On further steps concerning Cuba.

Cde. Khrushchev

1. If an attack is provoked, we have issued an order to inflict a retaliatory strike.

2. We agree to dismantle the missile installations.

I. On the letter to US President Kennedy

Cde. Khrushchev is dictating the text of the letter.

V. On the letter to F. Castro

The text of the letter is being dictated by Cde. Khrushchev.

On the telegram to Cde. Pavlov[1]

Cde. Khrushchev is dictating the text of the telegram.

II. On the letter to U Thant

Protocol No. 63 (continuation) Session of 28 October 1962

Present: Kozlov, Kosygin, Mikoyan, Polyansky, Suslov, Khrushchev, Brezhnev, Grishin, Demichev, Ilichev, Ponomarev, Shelepin

III. Cde. Dobrynin’s message from Washington about the discussion with R. Kennedy and the telegram of the KGB station chief No. __from[2]

Send the informational report and letter to F. Castro.

About the instructions to Alekseev.

Instructions to Zorin

We can show U Thant that we are dismantling the missile installations.

IX. On the instructions to Cde. Pavlov

Instructions to Pavlov to show to U Thant

About the ships.

Reach out to the Red Cross (so that Red Cross representatives look) during the [ships’] voyage and on a neutral vessel.

Letter to Castro so that he will give his consent to letting in Red Cross representatives [to Cuba’s ports].[3]

Compose an informational letter to Kennedy.

[1] Translator’s Note: Here, once again, “Pavlov” is the pseudonym used for Ambassador Alekseev. The same is true of the heading of section IX below.

[2] Translator’s Note: The Soviet ambassador to the United States, Anatoly Fedorovich Dobrynin (1919-2010), had met with US Attorney General Robert F. Kennedy (the brother of the president) on the evening of 27 October US east coast time. Kennedy indicated that after all Soviet missile installations in Cuba were dismantled, the United States would agree to eliminate US Jupiter nuclear missile bases in Turkey, provided that the Soviet leaders kept this offer strictly secret and unwritten. (A few days later, Robert Kennedy rejected a communication from Khrushchev that mentioned the arrangement.) The explicit tradeoff was glossed over in Robert Kennedy’s posthumously published, fanciful account Thirteen Days: A Memoir of the Cuban Missile Crisis (New York: W. W. Norton, 1969), and it was not acknowledged by any of President Kennedy’s other advisers until many years later.

[3] Translator’s Note: The three words in brackets were crossed out in the notes.

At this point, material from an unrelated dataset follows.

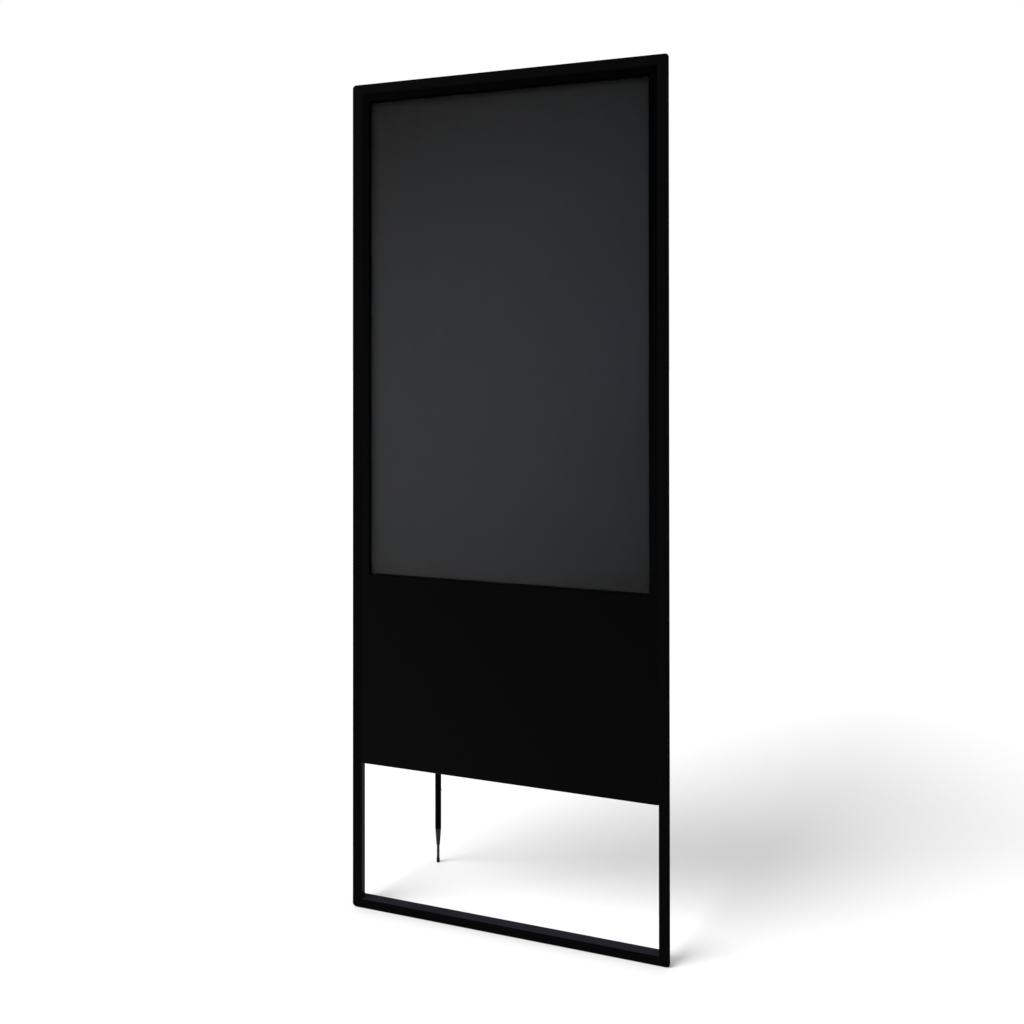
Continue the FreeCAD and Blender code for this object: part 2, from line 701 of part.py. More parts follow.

The question of whether international inspectors should be allowed in to Cuba to verify the dismantling of missile installations became a major point of contention between Moscow and Havana — Fidel Castro vehemently rejected the idea beginning with his “Five Points” statement on 28 October 1962 — and stoked bilateral friction for years afterward.